Puis je m'avise aussi que deux des citations d'Eric Poindron comportent une lanterne. Mot clé : l'auteur dit d'ailleurs que le livre aurait pu s'intituler Le Flâneur de lanternes, expression qu'il reprend à la page suivante en l'associant au miroir : "Flâneur de lanternes et bibliographe consciencieux, il collectionnait les épigraphes et les logogriphes qu'il conservait derrière le miroir sans fond, dans les coulisses d'un musée battu par les vents du vieil harmonium." (p. 19)
Page 11, l'épigraphe du chapitre introductif, Sur le seuil, est empruntée une nouvelle fois à André Hardellet, et l'on ne sera pas surpris d'y observer une nouvelle lanterne (même si Vieille ici, pour le coup) :
"Il vous faudra seulement de la patience et le goût de humer le vent sur les bords de la Seine, ou parmi des rues dont je ne peux même pas vous garantir l'existence ; la rue de la Vieille-Lanterne par exemple."

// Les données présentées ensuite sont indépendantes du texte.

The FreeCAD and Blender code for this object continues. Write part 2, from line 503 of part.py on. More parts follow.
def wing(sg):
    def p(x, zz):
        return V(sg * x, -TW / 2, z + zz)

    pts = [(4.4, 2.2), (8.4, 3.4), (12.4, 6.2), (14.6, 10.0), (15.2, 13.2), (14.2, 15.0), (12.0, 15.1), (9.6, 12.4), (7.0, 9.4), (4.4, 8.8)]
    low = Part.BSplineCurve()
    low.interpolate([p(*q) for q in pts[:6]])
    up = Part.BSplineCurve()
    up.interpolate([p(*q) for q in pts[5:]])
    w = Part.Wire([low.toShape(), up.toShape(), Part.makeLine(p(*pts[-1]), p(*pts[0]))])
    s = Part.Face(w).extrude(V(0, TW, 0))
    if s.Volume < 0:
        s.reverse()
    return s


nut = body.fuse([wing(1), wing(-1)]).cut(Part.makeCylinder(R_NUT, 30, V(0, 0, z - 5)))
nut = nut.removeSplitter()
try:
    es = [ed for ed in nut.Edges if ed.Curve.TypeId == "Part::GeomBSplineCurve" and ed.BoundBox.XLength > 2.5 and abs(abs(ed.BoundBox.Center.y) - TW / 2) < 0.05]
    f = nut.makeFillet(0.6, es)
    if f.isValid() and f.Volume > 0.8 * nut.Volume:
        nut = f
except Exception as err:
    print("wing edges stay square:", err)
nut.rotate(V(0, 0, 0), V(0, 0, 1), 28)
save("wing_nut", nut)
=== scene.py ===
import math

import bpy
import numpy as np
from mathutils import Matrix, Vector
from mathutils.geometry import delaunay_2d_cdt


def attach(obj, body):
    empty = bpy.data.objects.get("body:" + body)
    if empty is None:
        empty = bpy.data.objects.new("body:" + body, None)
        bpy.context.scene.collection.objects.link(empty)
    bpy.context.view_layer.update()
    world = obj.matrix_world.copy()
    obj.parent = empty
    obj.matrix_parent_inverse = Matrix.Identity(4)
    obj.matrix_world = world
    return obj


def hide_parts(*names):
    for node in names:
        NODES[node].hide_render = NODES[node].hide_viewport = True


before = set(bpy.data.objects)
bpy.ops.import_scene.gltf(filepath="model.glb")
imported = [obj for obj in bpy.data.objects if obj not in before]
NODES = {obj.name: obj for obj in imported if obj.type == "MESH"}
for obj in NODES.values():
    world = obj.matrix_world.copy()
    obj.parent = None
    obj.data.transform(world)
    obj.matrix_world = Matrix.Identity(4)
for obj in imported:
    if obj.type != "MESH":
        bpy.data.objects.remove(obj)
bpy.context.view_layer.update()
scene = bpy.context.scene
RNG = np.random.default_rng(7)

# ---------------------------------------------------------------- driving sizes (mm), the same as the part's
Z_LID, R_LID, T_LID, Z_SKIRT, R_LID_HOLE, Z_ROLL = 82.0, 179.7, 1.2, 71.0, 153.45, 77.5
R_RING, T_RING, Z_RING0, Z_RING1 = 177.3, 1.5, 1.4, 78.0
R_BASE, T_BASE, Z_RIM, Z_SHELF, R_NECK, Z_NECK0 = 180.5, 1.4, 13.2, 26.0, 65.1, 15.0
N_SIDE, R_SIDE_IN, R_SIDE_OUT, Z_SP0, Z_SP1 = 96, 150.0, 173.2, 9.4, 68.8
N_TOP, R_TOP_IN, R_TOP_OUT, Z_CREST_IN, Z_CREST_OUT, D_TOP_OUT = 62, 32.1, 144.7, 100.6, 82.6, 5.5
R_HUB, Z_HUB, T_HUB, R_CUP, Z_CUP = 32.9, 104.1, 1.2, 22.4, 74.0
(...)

Lanterne qui fascinait aussi Hardellet. Dans la préface à Les Chasseurs, ce petit livre merveilleux que je découvris en Poche alors que je n'avais pas vingt ans, avec une toile de Magritte en couverture, il met lui-même en épigraphe cette phrase d'André Breton, puisée dans Arcane 17 : "Où va si tard le voiturier, peut-être ivre, qui n'a même pas l'air d'avoir de lanterne ?", et commente ensuite :
"Soudain, au tournant de la page, une telle phrase nous arrête net ; nous y avons reconnu aussitôt le timbre que de très rares voix seulement nous permirent d'entendre, le don de faire lever les souvenirs de leurs sillons.Je tiens cette phrase, isolée de son contexte, pour un poème achevé qui, en trois lignes, s'étend jusqu'à de mystérieux territoires défendus par l'ombre."
"Ce voiturier, écrit-il un paragraphe plus loin, qui n'a pas besoin d'une lampe-tempête pour y voir clair dans l'obscurité, évoque cet autre enchanteur : R.L. Stevenson. Pew et John Silver se tient non loin de là, en alerte."
Sur le nom de Stevenson, une note de bas de page précise : "Parmi les vivants, je ne connais guère que Borges et Mac-Orlan qui rendent hommage convenablement à ce très grand écrivain."